Stanno creando qualche polemica diverse disposizioni organizzative contenute nel Piano Scuola varato dal Ministero nello scorso mese di giugno finalizzate a garantire il rientro a scuola.
A non piacere sarebbero soprattutto le modalità organizzative dell’attività didattica previste nel Piano che si richiamano al Regolamento sulla autonomia scolastica del 1999.
“Il Regolamento – si legge nel Piano – conferisce alle istituzioni medesime la possibilità di costruire percorsi formativi funzionali alla realizzazione del diritto ad apprendere e alla crescita educativa di tutti gli alunni, attraverso la definizione di precisi ambiti di intervento organizzativo. Pertanto in questo contesto resta ferma l’opportunità per le istituzioni scolastiche di avvalersi delle ulteriori forme di flessibilità derivanti dallo strumento dell’Autonomia, sulla base degli spazi a disposizione e delle esigenze delle famiglie e del territorio”.

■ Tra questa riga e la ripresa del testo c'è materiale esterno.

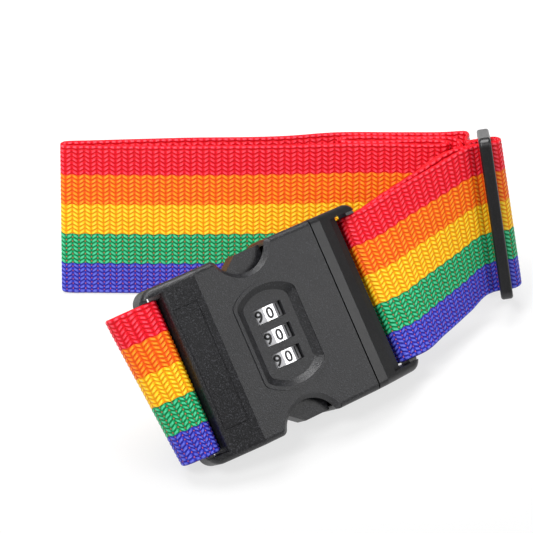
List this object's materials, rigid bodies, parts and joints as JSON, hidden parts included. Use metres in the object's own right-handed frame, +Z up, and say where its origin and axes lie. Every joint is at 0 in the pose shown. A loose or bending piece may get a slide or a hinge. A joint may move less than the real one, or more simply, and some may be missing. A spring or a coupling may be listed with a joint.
{
  "type": "luggage strap",
  "caption": "Rainbow-striped webbing luggage strap, folded up, with a black side-release buckle that has combination dials, and a length slider.",
  "frame": {"origin": "middle of the footprint, on the floor", "axes": "+X along the folded bundle, from its left fold to the slider; +Y towards the back; +Z up"},
  "size_m": [0.1552, 0.1242, 0.0575],
  "materials": {
    "moulded_black": "fine spark-eroded texture",
    "slider_black": "satin",
    "inner_plastic": "matt",
    "dial_silver": "satin, with black numbers",
    "sleeve_brass": "plain",
    "bright_steel": "bright zinc",
    "spring_steel": "plain",
    "striped_webbing": "woven polyester, five stripes: red, orange, yellow, green and blue"
  },
  "bodies": {
    "strap": {"strap_outer": "striped_webbing", "strap_inner": "striped_webbing", "strap_run": "striped_webbing", "adjust_loop": "striped_webbing", "length_slider": "slider_black", "tongue_frame": "moulded_black"},
    "lock": {"housing_top": "moulded_black", "housing_bottom": "moulded_black", "housing_screws": "bright_steel", "dial_shaft": "bright_steel", "shaft_spring": "spring_steel", "slide_spring": "spring_steel", "button_spring": "spring_steel", "detent_spring": "spring_steel", "locking_slide": "inner_plastic", "lock_loop": "striped_webbing"},
    "dial_1": {"dial_1": "dial_silver", "dial_sleeve_1": "sleeve_brass"},
    "dial_2": {"dial_2": "dial_silver", "dial_sleeve_2": "sleeve_brass"},
    "dial_3": {"dial_3": "dial_silver", "dial_sleeve_3": "sleeve_brass"},
    "reset_button": {"reset_button": "moulded_black"},
    "left_arm": {"latch_arm_left": "moulded_black"},
    "right_arm": {"latch_arm_right": "moulded_black"}
  },
  "joints": [
    {"name": "lock_release", "type": "slide", "parent": "strap", "child": "lock", "axis": [-0.8192, -0.5736, 0], "range_m": [0, 0.037], "deforming": ["strap_run", "latch_arm_left", "latch_arm_right"]},
    {"name": "dial_1_turn", "type": "hinge", "parent": "lock", "child": "dial_1", "pos_m": [-0.00637, -0.02592, 0.02711], "axis": [-0.3984, 0.569, 0.7193], "continuous": true},
    {"name": "dial_2_turn", "type": "hinge", "parent": "lock", "child": "dial_2", "pos_m": [-0.00637, -0.02592, 0.02711], "axis": [-0.3984, 0.569, 0.7193], "continuous": true},
    {"name": "dial_3_turn", "type": "hinge", "parent": "lock", "child": "dial_3", "pos_m": [-0.00637, -0.02592, 0.02711], "axis": [-0.3984, 0.569, 0.7193], "continuous": true},
    {"name": "reset_press", "type": "slide", "parent": "lock", "child": "reset_button", "axis": [0.4126, -0.5892, 0.6947], "range_m": [0, 0.0012], "stiffness_N_per_m": 600, "deforming": ["button_spring"]},
    {"name": "left_arm_squeeze", "type": "hinge", "parent": "strap", "child": "left_arm", "pos_m": [0.00319, -0.00157, 0.04122], "axis": [0.4126, -0.5892, 0.6947], "range_deg": [0, 6], "stiffness_Nm_per_rad": 3},
    {"name": "right_arm_squeeze", "type": "hinge", "parent": "strap", "child": "right_arm", "pos_m": [0.01929, -0.02456, 0.01216], "axis": [0.4126, -0.5892, 0.6947], "range_deg": [-6, 0], "stiffness_Nm_per_rad": 3}
  ]
}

Non mancano gli esempi, dalla “riconfigurazione del gruppo classe in più gruppi di apprendimento” fino alla “articolazione modulare di gruppi di alunni provenienti dalla stessa o da diverse classi o da diversi anni di corso” e alla “frequenza scolastica in turni differenziati, anche variando l’applicazione delle soluzioni in relazione alle fasce di età degli alunni e degli studenti nei diversi gradi scolastici”.
A protestare contro questa impostazione è il Manifesto dei 500 che ha predisposto anche una mozione per i collegi dei docenti che intendono far sentire il proprio dissenso su questo aspetto e, più in generale, sulle modalità con cui sta prendendo avvio l’anno scolastico.
Per la verità, però, va ricordato che alcune disposizioni sulla organizzazione didattica sono contenute in norme antecedenti al Regolamento dell’autonomia.
Ecco cosa prevede, per esempio, l’articolo 2 della legge 517/1977: “Ferma restando l’unità di ciascuna classe, al fine di agevolare l’attuazione del diritto allo studio e la promozione della piena formazione della personalità degli alunni, la programmazione educativa può comprendere attività scolastiche integrative diverse anche allo scopo di realizzare interventi individualizzati in relazione alle esigenze dei singoli alunni”.
Secondo il Manifesto dei 500, il Piano Scuola, inoltre, “abbassa drasticamente la qualità dell’insegnamento e dell’apprendimento, attraverso una ‘diversa modulazione settimanale del tempo scuola, l’aggregazione delle discipline in aree e ambiti disciplinari’, aprendo la porta alla rimessa in causa delle discipline stesse”.
Ma, anche in questo caso, varrebbe la pena ricordare cosa prevedeva fin dal 1990, perlomeno per la scuola elementare, l’articolo 5 della legge 148: “6. La pluralità degli interventi è articolata, di norma, per ambiti disciplinari, anche in riferimento allo sviluppo delle più ampie opportunità formative.
7. Il collegio dei docenti, nel quadro della programmazione dell’azione educativa, procede all’aggregazione delle materie per ambiti disciplinari, nonché alla ripartizione del tempo da dedicare all’insegnamento delle diverse discipline del curricolo secondo i criteri definiti dal Ministro della pubblica istruzione”.